Bve Raad



Bve Raad wil actieve aanpak voortijdig schoolverlaters

Persbericht Bve Raad 21-04-2005

De Bve Raad wil een actieve aanpak om de moeilijke doelgroep van vmbo-ers die vroegtijdig en zonder diploma de school verlaten binnenboord te houden. Wanneer aan de faciliteiten om dit te realiseren wordt voldaan, kan invoering van een leer-werkplicht voor jongeren tot 23 jaar daarbij helpen. Dit zegt Margo Vliegenthart, voorzitter van de Bve Raad, de brancheorganisatie voor het middelbaar beroepsonderwijs en de volwasseneneducatie, in reactie op voorstellen van de Tweede Kamer voor verlenging van de leerplicht en afwijzing daarvan door minister Van der Hoeven van OCW.

Hoewel het bijzonder is te constateren dat discussies vaak bij het sluitstuk beginnen, wijs ik de suggestie om de leerplicht in uiterste gevallen te verlengen niet af, aldus Vliegenthart tijdens de Algemene Ledenvergadering van de Bve Raad. Voorwaarde is wel dat de overheid bereid moet zijn de instrumenten en de middelen te verstrekken die de onderwijsinstellingen in het middelbaar beroepsonderwijs in staat stellen daadwerkelijk invulling te geven aan de verlengde leerplicht: voldoende begeleiding en ondersteuning en meer leer-werkplaatsen, ook als stageplaatsen voor deze moeilijke doelgroep in de marktsector niet voorhanden zijn.

Het mbo kan de oplossing voor deze problematiek niet alleen realiseren, benadrukt voorzitter Vliegenthart.

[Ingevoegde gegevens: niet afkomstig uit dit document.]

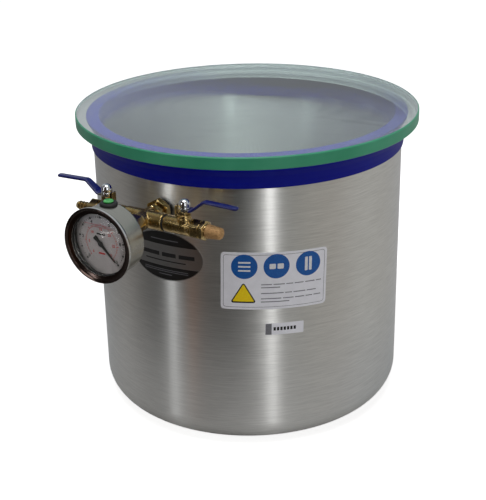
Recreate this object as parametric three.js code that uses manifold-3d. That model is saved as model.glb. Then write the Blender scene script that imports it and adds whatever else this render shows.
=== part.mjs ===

De bve-sector krijgt voor de betreffende deelnemers aanzienlijk minder vergoed dan de vmbo-sector. Terwijl van ons dezelfde inspanning wordt verlangd. Om de leerwerkplicht succesvol te kunnen laten zijn, is in het mbo een extra financiële impuls nodig van minimaal 70 miljoen euro. Daarmee kunnen de doelstellingen van het kabinet ten aanzien van voortijdig schoolverlaters worden gerealiseerd.

Terugdringing van vroegtijdig schoolverlaten is een van de speerpunten van het kabinetsbeleid op het gebied van onderwijs. Ook internationaal staat dit hoog op de agenda. Op basis van de zogenoemde Lissabon-doelstellingen streeft Nederland naar een terugdringing van het aantal vroegtijdig schoolverlaters in 2010 met 50 procent ten opzichte van 2000. Dit betekent dat in 2010 het percentage 18 tot 24-jarigen dat geen onderwijs volgt en geen startkwalificatie heeft niet meer dan 8 procent bedraagt.